The boat picked up speed as it entered open waters, smacking violently along the waves. Haile, seated in the turbulent front half of the vessel, already had a headache. Now his back muscles began to ache from bouncing against the hard wooden seats.
He silently wished the boat would just slow down — that is, until the engine sputtered.
This can’t be, Haile thought as the boat stopped.
They were drifting on choppy waves at least a mile off the coast. Next to him, a Haitian woman was near tears, humming prayers. Haile looked back at his friends, squeezed amid a group of Cubans. They all looked as nervous as he did.
Death by smuggler? Death by jungle snake? Haile had prepared himself for those risks. But death by drowning? That was not supposed to happen on this journey. That was the fate of unlucky immigrants crossing into Europe, not those traveling to America.
As the boat drifted and its passengers began to panic, Haile craned his neck to see the boat operator, who was tinkering with the engine. Without it, they might sink.
After a very long minute, the man yanked the motor cord. The engine coughed to life.
“Thank God,” Haile uttered out loud when the boat finally pulled up to the dock in Capurgana, the tiny town where they would begin their hike into the jungle.

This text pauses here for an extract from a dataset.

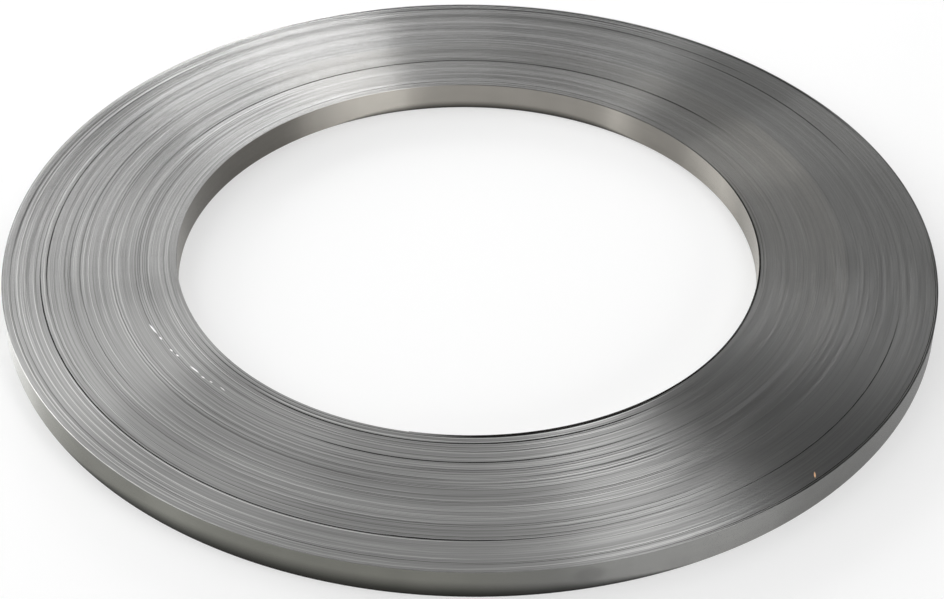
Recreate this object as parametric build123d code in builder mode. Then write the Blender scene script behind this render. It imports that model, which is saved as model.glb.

Fat raindrops fell as they stepped off the boat. Immediately they were surrounded by a group of smugglers.
“Amigos,” said one man who was holding a beer. “We are guides. We have contacts.”
“What are they saying?” asked one of Haile’s friends. Haile shook his head. "I don’t trust strangers," he said.
The longer the Eritreans stood there, talking among themselves, the more aggressive the coyotes became.
“Look, it’s no problem,” one of them told Haile. “You pay half here and half when you arrive.”
A group of Haitians from the boat had made a deal with a different smuggler, and the group was now starting to walk away with him to the edge of town.
Haile and his friends decided to follow.
Carrying a bag of groceries and his new backpack, Haile ran to catch up with the group, which had just rounded a bend.
He soon disappeared with them, on his way to the forest. He never looked back.